Monday, October 4, 2010

Gnocchi in Browned Butter Sage Sauce

I have a sage plant that just won't quit. I bought it looking like nothing more than a sprig stuck in some dirt at least 5 years ago. I've transplanted it and mostly ignored it except to chop it down to the ground once a year, but it still comes back. It begs me to make this dish all summer as it's looking lush and full, but this is a comfort food that has to wait for fall. I've tried drying the leaves for use all year-round, but they're too tender (or I'm doing it wrong). I use dried sage from the grocery store when I need this dinner when the plant is dormant and it's still very good, but not quite as great. I first had it when the Still Life in Fremont was in it's transformation stage (not the old, funky Still Life anymore, but not The 35th Street Bistro yet either). They served it with roasted chicken. We usually just pound and pan sear chicken breasts and then slide them into the simmering sauce when the gnocchi goes in the water.
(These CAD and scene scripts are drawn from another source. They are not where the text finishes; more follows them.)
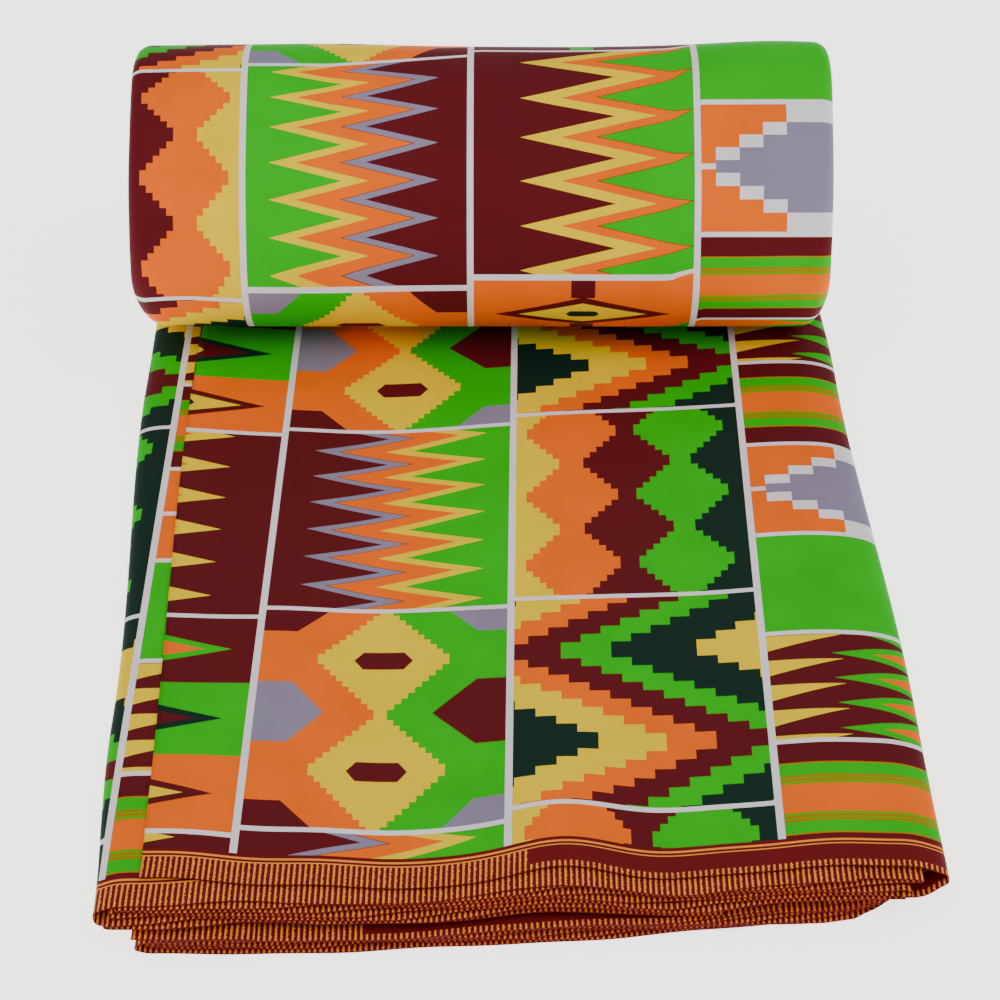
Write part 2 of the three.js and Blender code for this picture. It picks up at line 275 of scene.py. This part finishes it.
UPPER_LEVELS = (26.2, 24.1, 21.9, 19.6, 17.4)
LOWER_LEVELS = (8.9, 6.9, 4.7, 2.4)


def upper_section(s):
    """The upper pack's hidden layers."""
    left, right = float(fold_at(s, "top_left")) + 6, float(fold_at(s, "top_right")) - 15
    return zigzag_section(UPPER_LEVELS, left, right, turn=6, across=20)


def lower_section(s):
    """The lower pack's hidden layers."""
    left, right = float(fold_at(s, "base_left")) + 4, float(fold_at(s, "base_right")) - 6
    return zigzag_section(LOWER_LEVELS, left, right, turn=5, across=24)


def flap_section(s):
    """The cloth's other end, straight across."""
    start, end = (-193, FLAP_N), (-128, FLAP_N)
    return run(start, end, 18) + [end]


def base_section(s):
    """Over the lower pack, round its left fold, along the ground and up round its right fold."""
    left, right = float(fold_at(s, "base_left")), float(fold_at(s, "base_right"))
    middle, radius = (OVER_N + GROUND_N) / 2, (OVER_N - GROUND_N) / 2
    start, bend, end = (150, 9.9), (left + 40, OVER_N), (right - 44, 10.9)
    return (
        run(start, bend, 30)
        + run(bend, (left + 9, OVER_N), 4)
        + quarter(left + 9, middle, 8.6, radius, 1, 3, 13)
        + run((left + 9, GROUND_N), (right - 9, GROUND_N), 74)[1:]
        + quarter(right - 9, middle, 8.6, radius, -1, 1, 13)
        + run((right - 12, OVER_N), end, 5)
        + [end]
    )


# ---- Sheets ----
# v along the lowest layer, which is the roll's outer face, at a few s. The cloth was curled askew, so the
# print is off that by the rows of LAY_ON_ROLL, whose keys are x and whose columns are LAY_S.
V_ON_BASE = {"s": [0, 606, 853, 1113, 1260], "v": [-10, 596, 875, 1117, 1264]}
LAY_S = [606, 853, 900, 930, 951, 975, 1000, 1023, 1045, 1062, 1087, 1113, 1260]
LAY_ON_ROLL = {
    -110: [0, -44, -37, -20, -12.4, -8.6, -5, -2, 1.5, -2, -2, 0, 0],
    -10: [0, -22, -15, -12.3, -9, -6.5, -4, -1, 1.7, 0, 0, 0, 0],
    112: [0, -22, -15, -12.3, -9, -6.5, -4, -1, 1.7, 0, 0, 0, 0],
    132: [0, -10, -6, -4, -3, -2, -1, 0, 7, 15, 24, 26, 10],
}
# The top layer's print runs a little askew too, and its slack lies in a soft arc at the left.
TOP_SKEW = 0.0125
TOP_SLACK = [{"x": -95, "wide": 110, "slack": 16}]
TOP_SLACK_FROM = 380.0  # how much cloth lies in front of its full height
# Where the top layer's front edge sags forward, and how the lower pack's right corner is rounded.
SAGS = [
    {"x": -130, "wide": 52, "forward": 7},
    {"x": -28, "wide": 46, "forward": 9.5},
    {"x": 110, "wide": 75, "forward": 4.5},
]
CORNER = {"from": 188, "to": 224, "back": 12}
EVEN_BY = 200.0  # s by which the print no longer follows the front edge's line
CURL_STEPS = 26  # the curl in equal steps, by which a sheet's end is stated

# Each sheet: its section, the height n of the stretch where u = u_from + u_sign * x, the front edge's y at
# x = -200 and x = 200, how far its middle bows back, how far forward it comes with depth in the pile, its
# own ripple, the y of v = 0, and how many of the curl's steps it follows.
SHEETS = {
    "top_sheet": {
        "section": top_section, "known_n": TOP_N, "u_sign": 1, "u_from": 289,
        "left": -306, "right": -301, "bow": 0, "under": 9, "ripple": 1.0, "v_front": -306, "steps_end": 26,
    },
    "second_sheet": {
        "section": second_section, "known_n": SECOND_N, "u_sign": 1, "u_from": 652 + 2 * 588,
        "left": -325, "right": -312, "bow": 0, "under": 4, "ripple": 0.8, "v_front": -322, "steps_end": 26,
    },
    "upper_sheet": {
        "section": upper_section, "known_n": UPPER_LEVELS[0], "u_sign": 1, "u_from": 4 * 588 + 40,
        "left": -326, "right": -309, "bow": 0, "under": 8, "ripple": 1.3, "v_front": -322, "steps_end": 25,
    },
    "flap_sheet": {
        "section": flap_section, "known_n": FLAP_N, "u_sign": 1, "u_from": 8 * 588,
        "left": -336, "right": -332, "bow": 0, "under": 0, "ripple": 0.6, "v_front": -336, "steps_end": 0,
    },
    "lower_sheet": {
        "section": lower_section, "known_n": LOWER_LEVELS[0], "u_sign": 1, "u_from": 7 * 588 + 90,
        "left": -334, "right": -312, "bow": -5, "under": 0, "ripple": 1.2, "v_front": -330, "steps_end": 23,
    },
    "base_sheet": {
        "section": base_section, "known_n": GROUND_N, "u_sign": -1, "u_from": 128.7 + 5 * 588,
        "left": -336, "right": -309, "bow": -7, "under": 0, "ripple": 0.6, "v_front": -330, "steps_end": 22,
    },
}  # fmt: skip


def front_edge(row, x, n):
    """How far a sheet's front edge lies behind FRONT_Y."""
    t = (x + 200) / 400
    ripple = np.sin(x / 23 + row["u_from"] + n / 2) + 0.6 * np.sin(x / 11 + 2 * row["u_from"] + n)
    under = row["under"] * np.clip((TOP_N - n) / (TOP_N - UNDER_N), 0, 1)
    edge = row["left"] + (row["right"] - row["left"]) * t + row["bow"] * 4 * t * (1 - t) - under
    if row["section"] is top_section:
        edge = edge - hills(SAGS, x, "forward")
    elif row["section"] in (lower_section, base_section):
        edge = edge + CORNER["back"] * smoothstep(x, CORNER["from"], CORNER["to"])
    return edge + row["ripple"] * ripple - FRONT_Y


def along(row, step):
    """The stations of a sheet, closer together at its front edge and on the curl."""
    if row["steps_end"] == 0:
        return np.linspace(0, SHARED_FROM, int(SHARED_FROM / step * 1.5))
    front, end = 90, FLAT + CURL_LENGTH * row["steps_end"] / CURL_STEPS
    return np.concatenate(
        [
            np.linspace(0, front, int(front * 1.5 / step), endpoint=False),
            np.linspace(front, FLAT, int((FLAT - front) / step), endpoint=False),
            np.linspace(FLAT, end, int((end - FLAT) / step * 1.2)),
        ]
    )


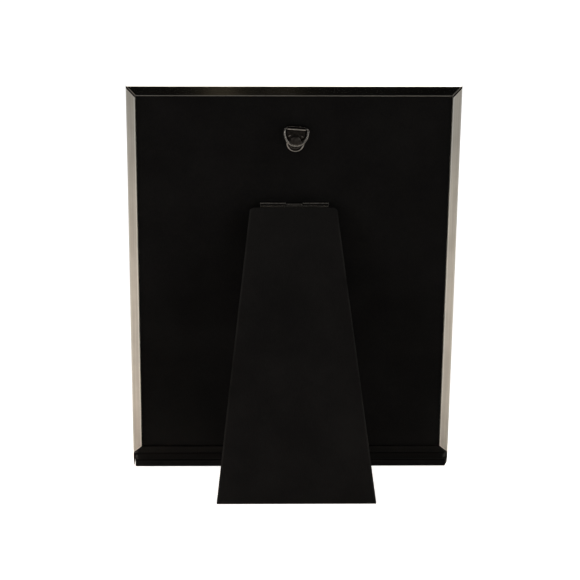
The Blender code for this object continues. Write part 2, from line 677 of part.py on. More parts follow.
def build_ring(parent, metal):
    curve = bpy.data.curves.new("hanger_ring", "CURVE")
    curve.dimensions = "3D"
    curve.bevel_depth = RING_WIRE_RADIUS
    curve.bevel_resolution = (WIRE_SIDES - 4) // 2
    points = ring_path()
    spline = curve.splines.new("POLY")
    spline.points.add(len(points) - 1)
    for point, (across, up) in zip(spline.points, points):
        point.co = (across, 0, up, 1)
    spline.use_cyclic_u = True
    ring = bpy.data.objects.new("hanger_ring", curve)
    bpy.context.collection.objects.link(ring)
    curve.materials.append(metal)
    ring.parent = parent


def spoken(vector):
    return tuple(round(value, 5) for value in vector)


def build():
    clear_scene()
    silver = make_material("polished_metal", (0.78, 0.75, 0.71), 0.16, 1.0)
    dark_metal = make_material("dark_metal", (0.20, 0.20, 0.21), 0.30, 1.0)
    steel = make_material("steel", (0.45, 0.45, 0.46), 0.35, 1.0)
    painted = make_material("black_paint", (0.012, 0.012, 0.012), 0.45, 0.0)
    rubber = make_material("black_rubber", (0.010, 0.010, 0.010), 0.80, 0.0)
    glass = make_material("clear_glass", (0.92, 0.96, 0.95), 0.03, 0.0)
    paper = make_material("insert_paper", (0.86, 0.84, 0.79), 0.75, 0.0)
    card = make_material("grey_card", (0.40, 0.37, 0.32), 0.90, 0.0)
    hardboard = make_material("brown_hardboard", (0.16, 0.09, 0.05), 0.85, 0.0)
    covering = make_material("black_covering", (0.010, 0.010, 0.010), 0.90, 0.0)

    frame = add_empty("frame_axes", None, (0, FRAME_SHIFT, FRAME_LIFT), (-LEAN, 0, 0))
    hinge_place = (HINGE_SIDEWAYS, HINGE_DEEP, HINGE_HEIGHT)
    hinge_back = add_empty("hinge_axis", frame, hinge_place, (0, 0, 0))
    leg = add_empty("leg_axis", frame, hinge_place, (LEG_OPEN_ANGLE, 0, 0))
    hanger_place = (HANGER_SIDEWAYS, HANGER_DEEP, HANGER_HEIGHT)
    hanger = add_empty("hanger_axis", frame, hanger_place, (0, -HANGER_TILT, 0))
    ring = add_empty("ring_axis", hanger, (0, 0, 0), (RING_HANG_ANGLE, 0, 0))

    bars = build_bars(frame, silver)
    build_corner_keys(frame, steel)
    build_base(frame, bars["bottom_bar"], painted, rubber, steel)
    build_stack(frame, glass, paper, card)
    build_back(frame, hanger, hardboard, covering, steel)
    build_hinge(hinge_back, leg, dark_metal)
    build_leg(leg, hardboard, covering)
    build_strap(hanger, dark_metal)
    build_ring(ring, dark_metal)

    bpy.context.view_layer.update()
    foot_deep = LEG_CORE_DEEP + LEG_CORE_THICKNESS / 2
    foot_across = LEG_FOOT_SIDEWAYS - HINGE_SIDEWAYS
    foot = leg.matrix_world @ Vector((foot_across, foot_deep, leg_end(foot_deep, 0)))
    print(f"outside {OUTER_WIDTH * 1000:.1f} x {OUTER_HEIGHT * 1000:.1f} x {BAR_DEPTH * 1000:.1f} mm")
    print(f"frame_axes at {spoken(frame.matrix_world.translation)}")
    print(f"leg foot at {spoken(foot)}")
    for empty in (leg, ring):
        axis = empty.matrix_world.to_3x3() @ Vector((1, 0, 0))
        print(f"{empty.name} at {spoken(empty.matrix_world.translation)} along {spoken(axis)}")


build()
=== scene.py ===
# Finished look of the standing photo frame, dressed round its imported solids.
import json
from math import atan2, cos, pi, radians, sin

import bmesh
import bpy
from mathutils import Matrix, Vector


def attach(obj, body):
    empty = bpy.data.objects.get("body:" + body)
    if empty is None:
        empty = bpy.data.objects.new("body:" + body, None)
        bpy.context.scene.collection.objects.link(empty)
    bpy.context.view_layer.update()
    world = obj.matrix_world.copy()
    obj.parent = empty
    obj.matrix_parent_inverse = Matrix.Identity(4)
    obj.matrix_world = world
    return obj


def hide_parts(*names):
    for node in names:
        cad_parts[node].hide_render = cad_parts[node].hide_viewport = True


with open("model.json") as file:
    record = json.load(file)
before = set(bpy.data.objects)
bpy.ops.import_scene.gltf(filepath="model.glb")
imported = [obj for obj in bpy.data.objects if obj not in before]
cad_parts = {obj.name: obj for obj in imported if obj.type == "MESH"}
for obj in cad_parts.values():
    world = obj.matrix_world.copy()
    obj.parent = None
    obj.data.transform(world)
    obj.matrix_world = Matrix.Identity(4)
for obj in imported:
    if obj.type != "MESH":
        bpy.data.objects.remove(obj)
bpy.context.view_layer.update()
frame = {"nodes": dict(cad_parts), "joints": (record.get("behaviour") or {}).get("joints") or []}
nodes = frame["nodes"]
print("solids loaded")

# directions and places, all taken from the joints
joints = {joint["name"]: joint for joint in frame["joints"]}
pullLine = Vector(joints["back_pull"]["axis"])
hingeAt = Vector(joints["leg_fold"]["pos_m"])
ringAt = Vector(joints["ring_swing"]["pos_m"])
ringLine = Vector(joints["ring_swing"]["axis"])
openAngle = -radians(joints["leg_fold"]["range_deg"][0])
lean = atan2(-pullLine.z, pullLine.y)
tilt = atan2((ringLine.y ** 2 + ringLine.z ** 2) ** 0.5, ringLine.x)
panelTurn = Matrix.Rotation(-lean, 4, "X")
legTurn = Matrix.Rotation(openAngle - lean, 4, "X")
hangerTurn = panelTurn @ Matrix.Rotation(-tilt, 4, "Y")
ringTurn = hangerTurn @ Matrix.Rotation(atan2(sin(lean), cos(lean) * cos(tilt)), 4, "X")

mergeWithin = 0.000002  # corners closer than this become one
sameSpot = 1e-7  # places closer than this count as the same


def boxAlong(way, *names):  # lowest and highest corner of solids along turned directions
    back = way.inverted()
    points = [back @ vertex.co for name in names for vertex in nodes[name].data.vertices]
    lows = Vector([min(point[axis] for point in points) for axis in range(3)])
    highs = Vector([max(point[axis] for point in points) for axis in range(3)])
    return lows, highs


barsLow, barsHigh = boxAlong(panelTurn, "top_bar", "bottom_bar", "left_bar", "right_bar")
barsSize = barsHigh - barsLow


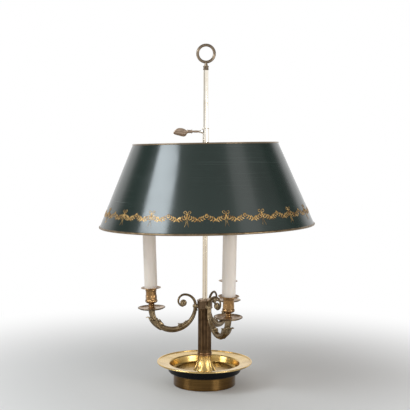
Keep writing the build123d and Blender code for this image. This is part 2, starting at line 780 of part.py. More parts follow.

Gnocchi in Browned Butter Sage Sauce
Serves 2

4 T butter
4 cloves garlic, sliced
pinch of red pepper flakes
3 to 6 fresh sage leaves (depending on how sage-y you like it)
1 cup white wine
16 ounce package of gnocchi
  • Put your pot of water on to boil. This comes together quickly.
  • Have your garlic sliced and ready. In a frying pan big enough to hold the gnocchi and sauce at the end, melt the butter over medium low heat. Let it foam and bubble away until it is light brown - usually about 5 minutes. If you're worried it's gotten too dark (and might burn in the next step), dash in a little olive oil. This will stop the butter from browning further.
  • Add the garlic, thinly shredded sage leaves, and red pepper flakes. Saute until the garlic is light brown and the butter is slightly darker.
  • Add the wine and let simmer until reduced by not quite half, about 5 minutes more. Sometimes I don't feel like buying a bottle of white wine just for this dish, so I substitute diluted chicken stock and the juice of a lemon to equal 1 cup.
  • If your gnocchi isn't done cooking, turn off the heat and wait for it.
  • Add the cooked gnocchi to the pan and stir it for about a minute. The gnocchi itself will thicken the sauce.